One of the things we pointed out in our State of the Community discussion back in February is that we describe what Ansible is inconsistently in various places. I have seen:
- Automation for everyone (ansible.com)
- Automation powered by community (ansible.com/community)
- Ansible is a radically simple IT automation platform (github.com/ansible/ansible)
- Ansible offers open-source automation that is simple, flexible, and powerful (docs.ansible.com)
I’m sure there’s more (please reply with any you find!). Not all of these need to change, but as we work on the community strategy of tackling fragmentation, being consistent with our message seems worth looking at.
We conducted a survey over the last few months, in which we asked simply:
- What does Ansible mean to you?
- How long have you been using Ansible?
The second part was just so that we could get a picture of how people view Ansible within different groups. We got 337 replies (thank you, everyone! ), so I thought a bit of data analysis was in order:
Wordcloud vs Time-Using-Ansible
This is the top hundred words by frequency (with some processing - I omitted Ansible, automation, and automate, and then I did some word-stemming). The y-axis is simply frequency (as is font size), but the x-axis is created by taking all the comments the word appears in, and averaging their “time” value.
You can see that words like tool, management, open source, etc are popular for most people, but terms like easy, simple, reliable, configuration are favoured by people who’ve used Ansible for a while. Newer users favour words like powerful, documentation, consistency, software, etc.
(If you want me to see what any of these stems refers to, let me know - for example “consist” in the plot includes consistent, consistency, consistently, and so on)

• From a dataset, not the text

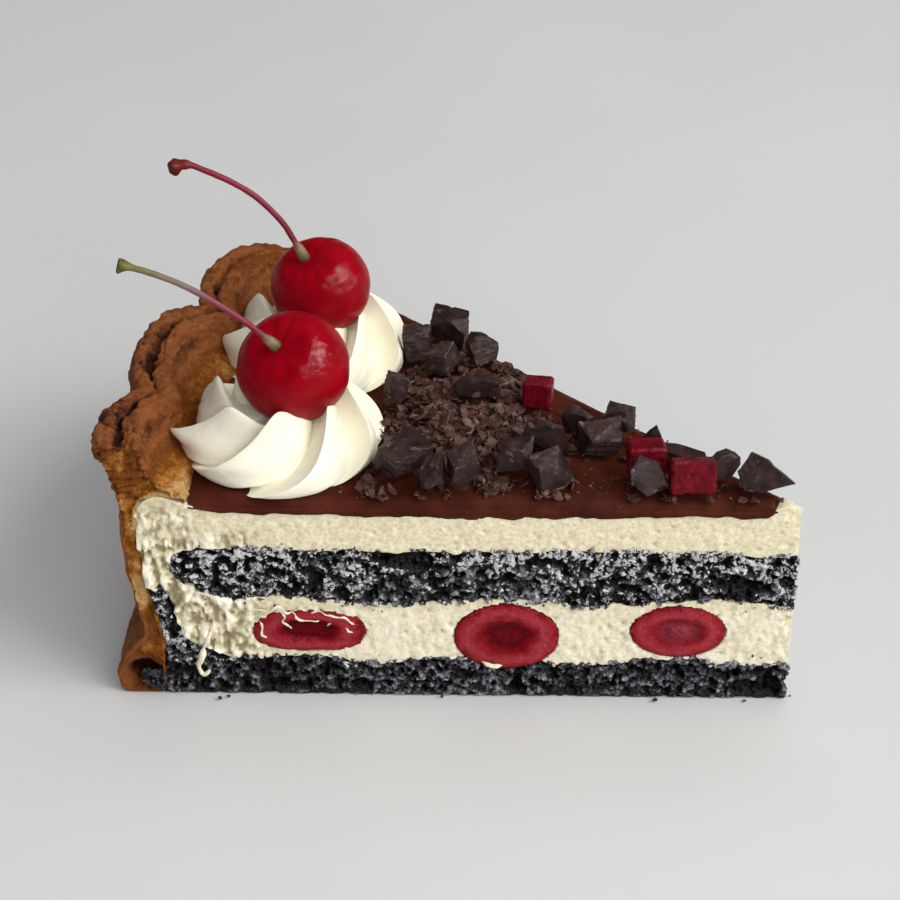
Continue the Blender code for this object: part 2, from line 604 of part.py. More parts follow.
def centre_on_origin(parts, cutters):
    """Moves everything under one empty so that the origin is the slice's bottom centre."""
    bpy.context.view_layer.update()
    graph = bpy.context.evaluated_depsgraph_get()
    corners = []
    for obj in parts.objects:
        shown = obj.evaluated_get(graph)
        mesh = shown.to_mesh()
        corners += [shown.matrix_world @ v.co for v in mesh.vertices]
        shown.to_mesh_clear()
    low, high = (Vector(pick(c[i] for c in corners) for i in range(3)) for pick in (min, max))
    root = bpy.data.objects.new("slice_frame", None)
    bpy.context.scene.collection.objects.link(root)
    root.location = (-(low.x + high.x) / 2, -(low.y + high.y) / 2, 0)
    for obj in [*parts.objects, *cutters.objects]:
        obj.parent = root


def main():
    for obj in list(bpy.data.objects):
        bpy.data.objects.remove(obj)
    parts = collection("black_forest_cake_slice")
    cutters = collection("cutters")
    sweep("pastry_crust", crust_section, CRUST_STEPS, "pastry", parts)
    base = sweep("sponge_base", base_section, LAYER_STEPS, "dark_sponge", parts)
    sweep("sponge_middle", middle_section, LAYER_STEPS, "dark_sponge", parts)
    cream = sweep("cream_filling", cream_section, LAYER_STEPS, "cream", parts)
    sweep("ganache_top", ganache_section, LAYER_STEPS, "ganache", parts)
    for which in FILLING_CHERRIES:
        pocket = filling_cherry(which, parts, cutters)
        cut(cream, pocket)
        cut(base, pocket)
    for which in TOP_CHERRIES:
        rosette(which, parts, cutters)
        cherry(which, parts)
        stem(which, parts)
    press_rosettes(cutters)
    heap(parts)
    for number in range(len(CHUNKS)):
        chunk(number, parts)
    for which in JELLY_SQUARES:
        jelly_square(which, parts)
    centre_on_origin(parts, cutters)


main()
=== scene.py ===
import itertools
import json
import math
import random

import bmesh
import bpy
import numpy as np
from mathutils import Matrix, Quaternion, Vector, geometry, kdtree

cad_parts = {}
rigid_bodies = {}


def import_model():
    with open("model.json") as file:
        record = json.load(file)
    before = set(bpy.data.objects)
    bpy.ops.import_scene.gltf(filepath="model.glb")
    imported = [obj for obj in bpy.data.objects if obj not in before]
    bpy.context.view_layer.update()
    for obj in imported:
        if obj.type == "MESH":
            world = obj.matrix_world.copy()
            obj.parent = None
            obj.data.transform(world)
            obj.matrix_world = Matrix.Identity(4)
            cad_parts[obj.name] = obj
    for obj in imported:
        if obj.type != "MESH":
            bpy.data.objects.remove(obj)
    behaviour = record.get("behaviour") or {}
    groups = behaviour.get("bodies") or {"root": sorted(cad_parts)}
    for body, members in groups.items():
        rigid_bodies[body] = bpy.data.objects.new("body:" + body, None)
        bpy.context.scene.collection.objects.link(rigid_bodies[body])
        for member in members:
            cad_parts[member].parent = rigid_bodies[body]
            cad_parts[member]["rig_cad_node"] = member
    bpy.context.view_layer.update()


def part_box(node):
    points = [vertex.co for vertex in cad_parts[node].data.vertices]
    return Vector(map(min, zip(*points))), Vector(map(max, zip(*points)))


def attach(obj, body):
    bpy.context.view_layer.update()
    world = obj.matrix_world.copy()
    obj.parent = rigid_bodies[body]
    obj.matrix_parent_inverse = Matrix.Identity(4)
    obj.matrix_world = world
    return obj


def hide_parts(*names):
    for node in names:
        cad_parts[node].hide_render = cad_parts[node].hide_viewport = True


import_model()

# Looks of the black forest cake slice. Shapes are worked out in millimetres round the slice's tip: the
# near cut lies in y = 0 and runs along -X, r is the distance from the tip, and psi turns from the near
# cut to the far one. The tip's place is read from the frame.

MM = 0.001
TAU = math.tau

# The slice, as the solids have it
SLICE_ANGLE = math.radians(43)
TIP_RADIUS = 0.4
BASE_TOP = (7.6, 0.6, 34, -88)  # mean height, swell, wavelength along X, where the swell peaks
MIDDLE_BOTTOM = (20.1, 0.6, 36, -50)
MIDDLE_TOP = (30.6, 0.4, 62, -34)
CREAM_TOP = (38.0, 0.4, 70, -88)
GANACHE_TOP = (40.7, 0.3, 48, -96)
LAYER_END = 96
BASE_SIDE = ((108.4, 0), (107.6, 5), (107.6, 12), (109.0, 18.6), (109.2, 21.6))
BASE_LIP = ((107.9, 22.5), (106.8, 20.6), (105.6, 15.0), (103.4, 10.6))
MIDDLE_NOSE = ((101.2, 21.9), (104.6, 24.2), (105.9, 27.0), (105.0, 29.2), (101.0, 30.6))
CREAM_BEND = ((103.1, 11.0), (105.2, 15.2), (106.4, 20.8), (107.7, 22.95), (109.3, 22.1))
CREAM_WALL = ((110.2, 26.0), (111.3, 34.0), (110.7, 39.0), (107.4, 40.9), (102.6, 39.3))
CREAM_SLOT = ((101.1, 31.0), (105.3, 29.6), (106.4, 27.0), (104.9, 23.8), (101.4, 21.4))
GANACHE_RIM = ((102.1, 39.2), (102.3, 40.2))
GANACHE_START = 4.2
TIP_CREAM_TOP = 40.1

# How finely the layers are meshed, and how far one reaches into the next
SPONGE_SPACING = 0.27
CREAM_SPACING = 0.4
GANACHE_SPACING = 0.5
OVERLAP = 0.3
FOOT_POINTS = 220
HALF_CUTS = (0, 0.004, 0.009, 0.016, 0.026, 0.04, 0.06, 0.09, 0.13, 0.18, 0.24, 0.31, 0.38, 0.44, 0.5)
CUTS = HALF_CUTS + tuple(1 - turn for turn in reversed(HALF_CUTS[:-1]))  # from the near cut to the far one

# Pastry crust. Towards the far cut it stands further out, its flutes deepen and its rim sinks.
CRUST_GROWTH = 4.6
CRUST_FOOT = 107.8  # where the bottom sponge meets it, at the near cut
FLUTE_PITCH = math.radians(15.1)
FLUTE_FIRST = math.radians(3.4)
FLUTE_FALL = 0.43  # share of the pitch over which a flute falls back
FLUTE_POWER = 2.2
FLUTE_DEPTH = (1.9, 3.7)  # at the near cut and at the far one
FLUTE_LIFT = 0.5
FAR_DROP = 5.6
FAR_DROP_SHARE = 0.25
RIM_FROM = 40.0
RIM_TOP = 46
RIM_INSIDE = (103, 107)
CRUST_CORNERS = (  # r, z, share of the flute's wave, and how dark it is from baking, with painted shade in the crease between the rim's ropes
    (108.8, 0.0, 0.0, 0.7), (112.4, 0.0, 0.0, 0.7), (115.4, 0.0, 0.0, 0.8), (116.6, 3.2, 0.0, 0.74),
    (114.8, 8.0, 0.0, 0.66), (111.2, 12.6, 0.0, 0.62), (112.8, 19.0, 0.0, 0.58), (113.8, 28.0, 0.0, 0.56),
    (113.9, 37.0, 0.1, 0.6), (114.5, 43.0, 0.5, 0.62), (115.8, 47.4, 1.0, 0.62), (114.9, 50.4, 1.0, 0.64),
    (112.8, 50.7, 1.0, 0.62), (111.7, 49.2, 1.0, 0.86), (110.7, 50.3, 0.99, 0.62), (109.0, 50.4, 0.97, 0.56),
    (107.7, 49.0, 0.95, 0.6), (107.5, 46.8, 0.9, 0.7), (106.6, 44.4, 0.66, 0.44), (104.6, 42.5, 0.35, 0.34),
    (102.8, 41.2, 0.1, 0.24), (102.5, 39.5, 0.0, 0.1), (107.4, 40.9, 0.0, 0.1), (110.6, 38.9, 0.0, 0.1),
    (111.2, 34.0, 0.0, 0.2), (110.1, 26.0, 0.0, 0.2), (109.5, 20.0, 0.0, 0.2), (107.9, 12.0, 0.0, 0.3),
    (107.9, 5.0, 0.0, 0.4),
)
CRUST_ENDS = (0.0006, 0.0015, 0.003)  # extra turns where the ends are rounded
CRUST_FINENESS = 7  # points added between two corners
CRUST_STEPS = 290
CRUST_SPACING = 0.4
CRUST_RADIUS = 112  # about where the crust stands, to turn angles into lengths
CREASE_RADIUS = 111.7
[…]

We can also group this by year-group:
Now we have 20 words per group - but some are repeated, of course. This makes it a bit easier to see what each group of users is talking about. You can also see that we got a lot more replies from the most experienced group, which is perhaps not surprising.
Next steps
From here, we can start to craft a few things. We’ll want a general mission statement of what we want to be, and a one-line explanation of what we are today. I would suggest the latter takes focus from the left-side of that second plot, focusing on what new users are looking for when coming to Ansible, while the longer statement could make use of all the data.
Let’s brainstorm a few ideas here, and then we can take to the next step. Onwards!